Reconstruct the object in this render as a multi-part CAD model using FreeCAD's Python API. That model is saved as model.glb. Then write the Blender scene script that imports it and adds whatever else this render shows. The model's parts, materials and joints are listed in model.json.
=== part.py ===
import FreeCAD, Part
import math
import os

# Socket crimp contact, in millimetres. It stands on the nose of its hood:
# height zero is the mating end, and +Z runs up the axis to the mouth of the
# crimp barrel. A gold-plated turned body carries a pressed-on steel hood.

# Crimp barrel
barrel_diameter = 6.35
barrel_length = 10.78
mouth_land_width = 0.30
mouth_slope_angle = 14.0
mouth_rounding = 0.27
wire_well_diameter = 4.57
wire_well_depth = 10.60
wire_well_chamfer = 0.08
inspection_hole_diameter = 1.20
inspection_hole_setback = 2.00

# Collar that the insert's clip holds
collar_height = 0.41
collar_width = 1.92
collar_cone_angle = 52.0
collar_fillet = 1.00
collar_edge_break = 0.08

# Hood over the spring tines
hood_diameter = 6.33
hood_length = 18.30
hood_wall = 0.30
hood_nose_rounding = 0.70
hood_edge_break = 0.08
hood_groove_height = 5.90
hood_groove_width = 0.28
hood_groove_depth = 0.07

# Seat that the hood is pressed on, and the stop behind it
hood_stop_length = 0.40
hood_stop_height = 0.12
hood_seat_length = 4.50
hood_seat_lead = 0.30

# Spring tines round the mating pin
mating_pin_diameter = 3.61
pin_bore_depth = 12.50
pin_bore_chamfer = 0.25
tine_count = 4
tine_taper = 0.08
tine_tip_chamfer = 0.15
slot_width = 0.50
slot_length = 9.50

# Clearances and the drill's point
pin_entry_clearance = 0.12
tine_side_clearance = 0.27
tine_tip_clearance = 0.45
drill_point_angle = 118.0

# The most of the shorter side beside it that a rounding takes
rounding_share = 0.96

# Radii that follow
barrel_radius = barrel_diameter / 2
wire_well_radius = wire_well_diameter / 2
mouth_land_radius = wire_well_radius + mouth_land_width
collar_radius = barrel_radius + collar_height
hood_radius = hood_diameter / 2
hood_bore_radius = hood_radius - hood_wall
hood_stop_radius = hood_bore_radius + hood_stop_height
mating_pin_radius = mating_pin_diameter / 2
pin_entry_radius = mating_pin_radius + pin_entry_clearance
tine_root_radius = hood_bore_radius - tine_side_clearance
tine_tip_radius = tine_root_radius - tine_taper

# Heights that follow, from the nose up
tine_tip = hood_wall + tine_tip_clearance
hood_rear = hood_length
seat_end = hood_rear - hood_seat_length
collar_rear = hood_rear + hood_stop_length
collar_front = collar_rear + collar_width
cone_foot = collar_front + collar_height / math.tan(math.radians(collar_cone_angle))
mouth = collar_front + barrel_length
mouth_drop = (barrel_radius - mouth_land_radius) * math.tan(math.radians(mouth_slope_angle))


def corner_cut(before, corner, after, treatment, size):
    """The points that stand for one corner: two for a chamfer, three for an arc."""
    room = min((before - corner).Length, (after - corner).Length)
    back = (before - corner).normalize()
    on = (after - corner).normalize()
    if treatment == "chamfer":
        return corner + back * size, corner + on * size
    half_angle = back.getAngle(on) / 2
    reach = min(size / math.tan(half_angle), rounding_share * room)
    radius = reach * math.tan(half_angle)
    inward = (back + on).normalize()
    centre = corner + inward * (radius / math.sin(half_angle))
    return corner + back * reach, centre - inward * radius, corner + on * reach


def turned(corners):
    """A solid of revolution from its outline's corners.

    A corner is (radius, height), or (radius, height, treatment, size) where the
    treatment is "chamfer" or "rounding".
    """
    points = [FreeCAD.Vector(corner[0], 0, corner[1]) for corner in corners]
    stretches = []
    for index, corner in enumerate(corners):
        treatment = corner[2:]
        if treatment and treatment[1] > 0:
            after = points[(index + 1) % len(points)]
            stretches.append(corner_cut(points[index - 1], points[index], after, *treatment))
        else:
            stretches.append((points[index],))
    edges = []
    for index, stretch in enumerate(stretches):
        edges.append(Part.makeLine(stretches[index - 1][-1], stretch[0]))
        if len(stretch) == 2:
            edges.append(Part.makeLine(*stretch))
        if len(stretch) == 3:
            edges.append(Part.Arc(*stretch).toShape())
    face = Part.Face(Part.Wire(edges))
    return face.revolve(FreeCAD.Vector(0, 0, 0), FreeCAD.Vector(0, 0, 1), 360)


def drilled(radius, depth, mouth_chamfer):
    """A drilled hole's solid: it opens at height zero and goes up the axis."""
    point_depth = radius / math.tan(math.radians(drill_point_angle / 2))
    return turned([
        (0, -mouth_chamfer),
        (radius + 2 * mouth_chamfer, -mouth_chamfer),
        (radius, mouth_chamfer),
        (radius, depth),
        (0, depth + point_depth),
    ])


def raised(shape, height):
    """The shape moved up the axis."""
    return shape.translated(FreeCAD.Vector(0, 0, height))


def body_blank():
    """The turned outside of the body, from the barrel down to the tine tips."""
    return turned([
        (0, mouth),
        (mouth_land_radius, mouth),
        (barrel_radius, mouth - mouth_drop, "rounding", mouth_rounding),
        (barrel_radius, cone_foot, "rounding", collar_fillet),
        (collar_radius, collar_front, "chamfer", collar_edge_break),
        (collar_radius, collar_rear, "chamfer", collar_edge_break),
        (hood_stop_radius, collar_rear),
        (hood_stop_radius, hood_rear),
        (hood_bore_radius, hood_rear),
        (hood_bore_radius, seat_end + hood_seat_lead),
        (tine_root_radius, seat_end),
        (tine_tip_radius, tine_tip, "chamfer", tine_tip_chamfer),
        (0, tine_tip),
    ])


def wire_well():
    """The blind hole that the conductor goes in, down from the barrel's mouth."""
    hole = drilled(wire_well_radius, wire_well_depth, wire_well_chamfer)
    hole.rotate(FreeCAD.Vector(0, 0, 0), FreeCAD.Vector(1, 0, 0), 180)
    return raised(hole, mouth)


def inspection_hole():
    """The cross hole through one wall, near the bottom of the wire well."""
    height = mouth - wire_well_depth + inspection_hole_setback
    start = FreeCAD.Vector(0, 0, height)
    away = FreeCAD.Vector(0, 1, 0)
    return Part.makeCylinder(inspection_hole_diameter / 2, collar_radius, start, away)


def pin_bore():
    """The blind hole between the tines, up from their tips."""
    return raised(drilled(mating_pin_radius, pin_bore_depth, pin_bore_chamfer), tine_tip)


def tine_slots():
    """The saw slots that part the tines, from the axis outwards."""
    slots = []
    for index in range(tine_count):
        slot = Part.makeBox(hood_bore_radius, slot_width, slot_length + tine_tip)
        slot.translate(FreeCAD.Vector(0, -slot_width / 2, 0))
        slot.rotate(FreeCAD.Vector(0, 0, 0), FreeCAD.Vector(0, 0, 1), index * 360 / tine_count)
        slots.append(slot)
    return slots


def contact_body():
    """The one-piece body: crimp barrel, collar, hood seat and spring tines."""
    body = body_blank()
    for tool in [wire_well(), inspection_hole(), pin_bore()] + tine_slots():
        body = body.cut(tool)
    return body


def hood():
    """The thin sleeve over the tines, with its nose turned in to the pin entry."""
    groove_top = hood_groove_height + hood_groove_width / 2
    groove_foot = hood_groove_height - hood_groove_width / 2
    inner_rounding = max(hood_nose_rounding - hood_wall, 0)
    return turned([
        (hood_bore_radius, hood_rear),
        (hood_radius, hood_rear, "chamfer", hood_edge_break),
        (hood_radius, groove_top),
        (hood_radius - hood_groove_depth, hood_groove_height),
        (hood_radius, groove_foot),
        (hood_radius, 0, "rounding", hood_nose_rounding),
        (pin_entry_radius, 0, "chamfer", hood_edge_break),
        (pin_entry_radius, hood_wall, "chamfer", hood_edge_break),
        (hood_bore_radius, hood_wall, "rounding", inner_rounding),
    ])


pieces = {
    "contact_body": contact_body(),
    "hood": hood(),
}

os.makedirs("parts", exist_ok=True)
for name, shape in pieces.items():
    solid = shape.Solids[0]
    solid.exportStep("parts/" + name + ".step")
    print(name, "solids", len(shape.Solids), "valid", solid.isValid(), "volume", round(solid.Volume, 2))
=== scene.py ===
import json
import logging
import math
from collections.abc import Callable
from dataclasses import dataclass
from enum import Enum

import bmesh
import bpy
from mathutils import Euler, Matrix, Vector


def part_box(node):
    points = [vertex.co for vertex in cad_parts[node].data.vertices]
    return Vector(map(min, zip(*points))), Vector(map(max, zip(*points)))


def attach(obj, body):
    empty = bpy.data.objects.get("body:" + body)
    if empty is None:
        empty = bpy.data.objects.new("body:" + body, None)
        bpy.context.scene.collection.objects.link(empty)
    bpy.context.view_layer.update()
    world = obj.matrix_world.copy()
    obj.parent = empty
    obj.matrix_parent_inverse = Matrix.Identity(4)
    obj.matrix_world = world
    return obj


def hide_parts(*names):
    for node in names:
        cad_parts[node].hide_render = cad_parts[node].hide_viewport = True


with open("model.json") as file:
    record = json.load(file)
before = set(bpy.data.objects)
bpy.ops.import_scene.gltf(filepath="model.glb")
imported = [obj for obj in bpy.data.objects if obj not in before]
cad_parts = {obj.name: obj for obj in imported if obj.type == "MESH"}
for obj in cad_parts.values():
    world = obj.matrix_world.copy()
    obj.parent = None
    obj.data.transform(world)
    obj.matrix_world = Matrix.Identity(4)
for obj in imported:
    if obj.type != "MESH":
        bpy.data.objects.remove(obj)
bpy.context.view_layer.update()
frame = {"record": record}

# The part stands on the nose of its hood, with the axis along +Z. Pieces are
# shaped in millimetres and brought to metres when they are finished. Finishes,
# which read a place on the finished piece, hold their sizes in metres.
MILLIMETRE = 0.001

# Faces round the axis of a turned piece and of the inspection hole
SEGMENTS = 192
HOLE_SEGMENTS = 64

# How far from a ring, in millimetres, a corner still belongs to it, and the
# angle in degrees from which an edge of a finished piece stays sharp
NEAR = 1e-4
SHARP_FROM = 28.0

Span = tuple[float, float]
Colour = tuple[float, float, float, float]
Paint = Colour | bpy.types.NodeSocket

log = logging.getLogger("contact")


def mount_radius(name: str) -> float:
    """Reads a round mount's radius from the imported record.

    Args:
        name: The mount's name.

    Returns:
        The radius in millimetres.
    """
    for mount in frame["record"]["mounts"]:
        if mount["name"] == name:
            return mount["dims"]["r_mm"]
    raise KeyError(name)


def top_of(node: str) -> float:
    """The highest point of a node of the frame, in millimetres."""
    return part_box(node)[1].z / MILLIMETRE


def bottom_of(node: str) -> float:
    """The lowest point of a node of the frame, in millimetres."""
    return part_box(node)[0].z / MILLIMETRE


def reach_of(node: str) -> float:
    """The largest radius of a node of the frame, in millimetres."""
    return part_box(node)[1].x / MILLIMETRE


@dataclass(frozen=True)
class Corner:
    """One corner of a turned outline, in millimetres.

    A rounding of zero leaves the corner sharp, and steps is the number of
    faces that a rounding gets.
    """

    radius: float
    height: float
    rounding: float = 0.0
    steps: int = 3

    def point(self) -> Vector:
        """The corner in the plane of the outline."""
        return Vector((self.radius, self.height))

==

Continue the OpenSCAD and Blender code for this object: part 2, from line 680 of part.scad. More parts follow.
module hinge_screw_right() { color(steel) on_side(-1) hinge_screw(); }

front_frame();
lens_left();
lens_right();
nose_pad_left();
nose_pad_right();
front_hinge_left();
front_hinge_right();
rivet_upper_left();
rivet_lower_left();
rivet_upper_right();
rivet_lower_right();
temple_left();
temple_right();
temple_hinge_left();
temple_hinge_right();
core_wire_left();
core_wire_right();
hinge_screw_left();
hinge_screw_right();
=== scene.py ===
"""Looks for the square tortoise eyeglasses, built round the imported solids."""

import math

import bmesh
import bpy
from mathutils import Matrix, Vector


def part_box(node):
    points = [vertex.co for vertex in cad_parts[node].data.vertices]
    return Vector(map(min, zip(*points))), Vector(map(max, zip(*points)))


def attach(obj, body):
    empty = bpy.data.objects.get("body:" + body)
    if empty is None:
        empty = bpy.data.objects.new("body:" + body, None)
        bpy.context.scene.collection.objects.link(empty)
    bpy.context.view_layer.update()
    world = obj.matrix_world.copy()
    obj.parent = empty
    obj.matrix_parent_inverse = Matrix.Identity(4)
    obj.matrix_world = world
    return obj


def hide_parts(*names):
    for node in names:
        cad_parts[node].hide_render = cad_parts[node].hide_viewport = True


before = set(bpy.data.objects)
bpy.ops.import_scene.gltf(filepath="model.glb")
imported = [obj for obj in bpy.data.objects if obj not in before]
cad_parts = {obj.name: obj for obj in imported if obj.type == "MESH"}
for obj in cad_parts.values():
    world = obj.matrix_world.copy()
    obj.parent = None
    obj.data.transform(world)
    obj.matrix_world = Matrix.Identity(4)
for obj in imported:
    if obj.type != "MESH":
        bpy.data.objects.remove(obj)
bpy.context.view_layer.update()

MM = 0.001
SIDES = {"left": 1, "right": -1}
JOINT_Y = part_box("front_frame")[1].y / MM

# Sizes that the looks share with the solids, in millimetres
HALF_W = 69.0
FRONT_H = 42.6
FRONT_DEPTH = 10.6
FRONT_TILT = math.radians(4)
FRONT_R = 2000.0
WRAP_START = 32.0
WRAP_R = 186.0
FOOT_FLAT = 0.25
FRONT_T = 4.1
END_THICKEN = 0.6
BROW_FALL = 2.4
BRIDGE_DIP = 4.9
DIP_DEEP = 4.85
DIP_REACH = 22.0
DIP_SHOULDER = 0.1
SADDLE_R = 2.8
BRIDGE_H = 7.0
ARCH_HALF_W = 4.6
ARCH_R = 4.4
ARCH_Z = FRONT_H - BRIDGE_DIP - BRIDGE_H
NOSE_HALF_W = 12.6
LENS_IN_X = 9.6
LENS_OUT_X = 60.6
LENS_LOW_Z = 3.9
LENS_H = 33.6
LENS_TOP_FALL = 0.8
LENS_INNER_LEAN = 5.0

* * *

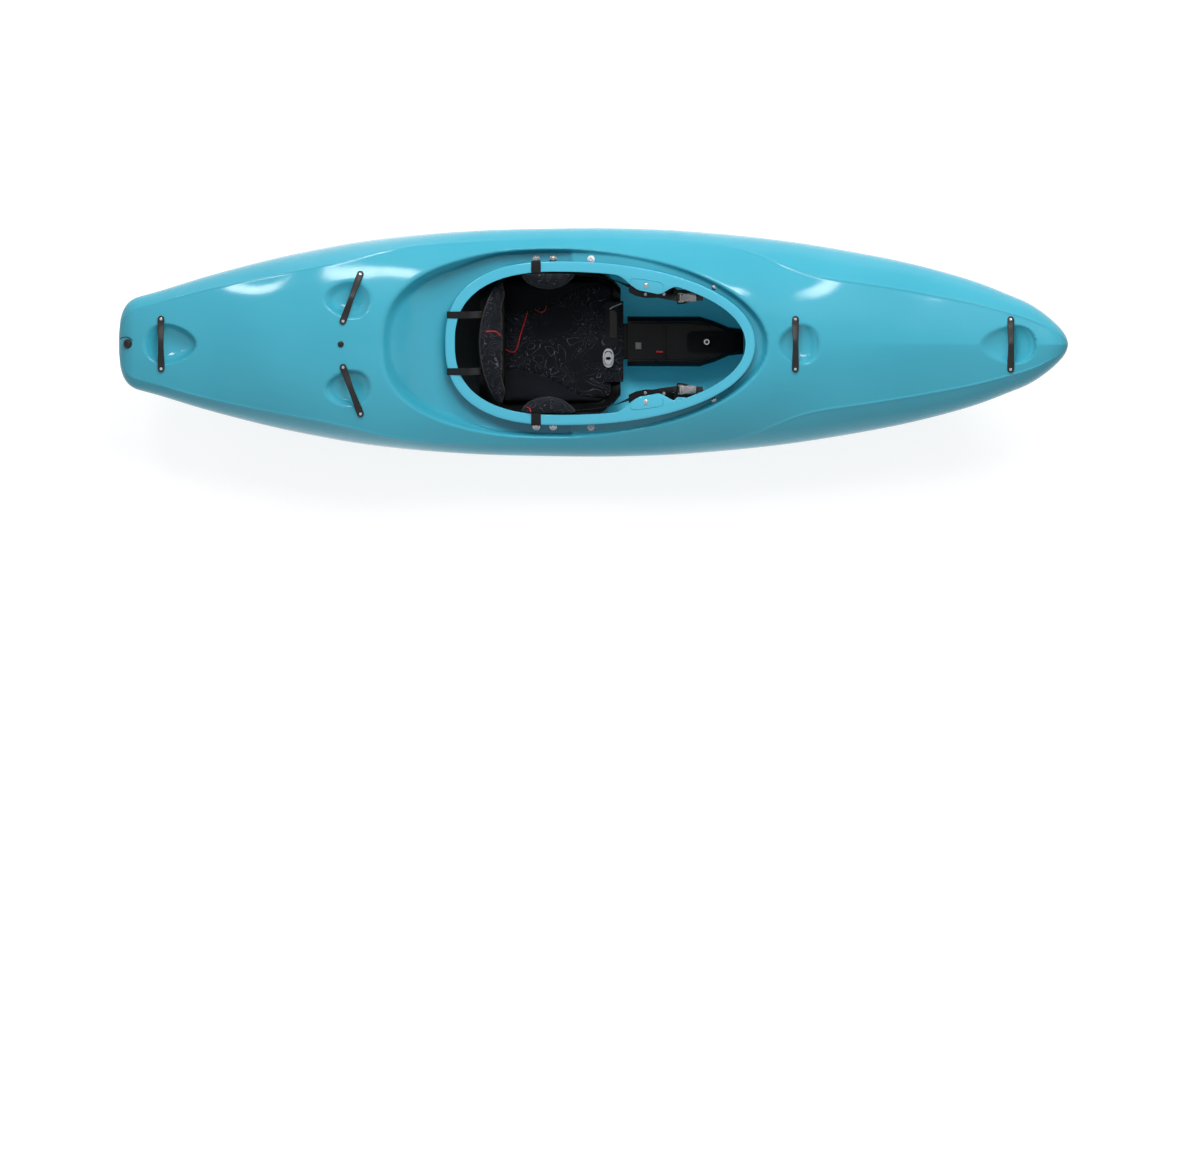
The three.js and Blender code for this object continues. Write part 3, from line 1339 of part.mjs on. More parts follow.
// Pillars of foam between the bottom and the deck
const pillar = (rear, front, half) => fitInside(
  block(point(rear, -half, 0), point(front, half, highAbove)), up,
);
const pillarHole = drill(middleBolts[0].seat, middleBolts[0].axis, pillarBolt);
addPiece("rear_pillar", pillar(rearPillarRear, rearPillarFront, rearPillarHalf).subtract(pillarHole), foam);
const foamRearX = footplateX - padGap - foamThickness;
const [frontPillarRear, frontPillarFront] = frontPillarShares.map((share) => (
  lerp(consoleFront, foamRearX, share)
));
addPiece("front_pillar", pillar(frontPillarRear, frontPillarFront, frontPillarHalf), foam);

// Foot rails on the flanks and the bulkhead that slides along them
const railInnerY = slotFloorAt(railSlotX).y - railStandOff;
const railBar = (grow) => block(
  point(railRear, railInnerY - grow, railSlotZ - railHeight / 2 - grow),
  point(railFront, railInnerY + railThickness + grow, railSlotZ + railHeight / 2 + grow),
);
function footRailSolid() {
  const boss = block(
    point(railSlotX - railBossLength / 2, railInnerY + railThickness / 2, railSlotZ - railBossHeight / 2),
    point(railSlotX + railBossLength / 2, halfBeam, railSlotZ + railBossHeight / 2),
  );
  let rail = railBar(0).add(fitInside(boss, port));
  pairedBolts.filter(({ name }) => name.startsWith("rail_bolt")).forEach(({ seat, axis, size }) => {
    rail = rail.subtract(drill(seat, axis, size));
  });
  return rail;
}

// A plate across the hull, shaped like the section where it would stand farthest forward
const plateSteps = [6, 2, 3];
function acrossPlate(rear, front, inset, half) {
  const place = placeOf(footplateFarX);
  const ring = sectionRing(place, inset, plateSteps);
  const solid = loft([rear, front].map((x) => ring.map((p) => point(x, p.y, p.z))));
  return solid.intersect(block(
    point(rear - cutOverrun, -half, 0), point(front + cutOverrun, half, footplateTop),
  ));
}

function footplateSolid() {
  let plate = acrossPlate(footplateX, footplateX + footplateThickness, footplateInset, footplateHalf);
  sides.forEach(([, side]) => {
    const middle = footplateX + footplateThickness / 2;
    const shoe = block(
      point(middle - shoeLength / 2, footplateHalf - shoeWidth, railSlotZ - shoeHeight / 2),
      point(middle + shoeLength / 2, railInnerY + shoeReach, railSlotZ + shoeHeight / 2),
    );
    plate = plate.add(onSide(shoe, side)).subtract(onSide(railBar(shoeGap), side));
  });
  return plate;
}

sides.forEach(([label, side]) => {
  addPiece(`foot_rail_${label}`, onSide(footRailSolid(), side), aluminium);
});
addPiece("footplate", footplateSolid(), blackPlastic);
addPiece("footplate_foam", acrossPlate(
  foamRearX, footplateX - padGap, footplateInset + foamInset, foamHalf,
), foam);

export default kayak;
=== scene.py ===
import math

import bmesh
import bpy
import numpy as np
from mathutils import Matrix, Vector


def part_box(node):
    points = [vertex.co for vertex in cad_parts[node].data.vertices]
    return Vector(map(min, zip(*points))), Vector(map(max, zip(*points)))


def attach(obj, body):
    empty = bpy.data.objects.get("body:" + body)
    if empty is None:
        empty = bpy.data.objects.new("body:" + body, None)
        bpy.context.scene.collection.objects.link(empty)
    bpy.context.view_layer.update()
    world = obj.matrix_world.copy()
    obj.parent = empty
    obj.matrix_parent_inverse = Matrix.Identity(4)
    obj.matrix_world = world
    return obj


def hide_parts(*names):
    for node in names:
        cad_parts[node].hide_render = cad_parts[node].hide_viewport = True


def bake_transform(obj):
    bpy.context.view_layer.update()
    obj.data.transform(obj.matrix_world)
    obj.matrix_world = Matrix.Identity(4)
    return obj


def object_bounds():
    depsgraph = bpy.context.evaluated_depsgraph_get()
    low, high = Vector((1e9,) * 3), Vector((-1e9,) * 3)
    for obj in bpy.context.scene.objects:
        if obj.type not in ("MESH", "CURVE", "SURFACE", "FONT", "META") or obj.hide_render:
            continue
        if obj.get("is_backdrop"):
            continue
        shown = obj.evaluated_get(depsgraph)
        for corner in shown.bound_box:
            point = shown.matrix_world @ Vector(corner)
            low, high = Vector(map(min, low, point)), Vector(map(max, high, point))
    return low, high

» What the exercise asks
Find the word "follow" in the data and show each line that holds it.

» Task solution
# Radii that follow
# Heights that follow, from the nose up
Continue the OpenSCAD and Blender code for this object: part 2, from line 680 of part.scad. More parts follow.
The three.js and Blender code for this object continues. Write part 3, from line 1339 of part.mjs on. More parts follow.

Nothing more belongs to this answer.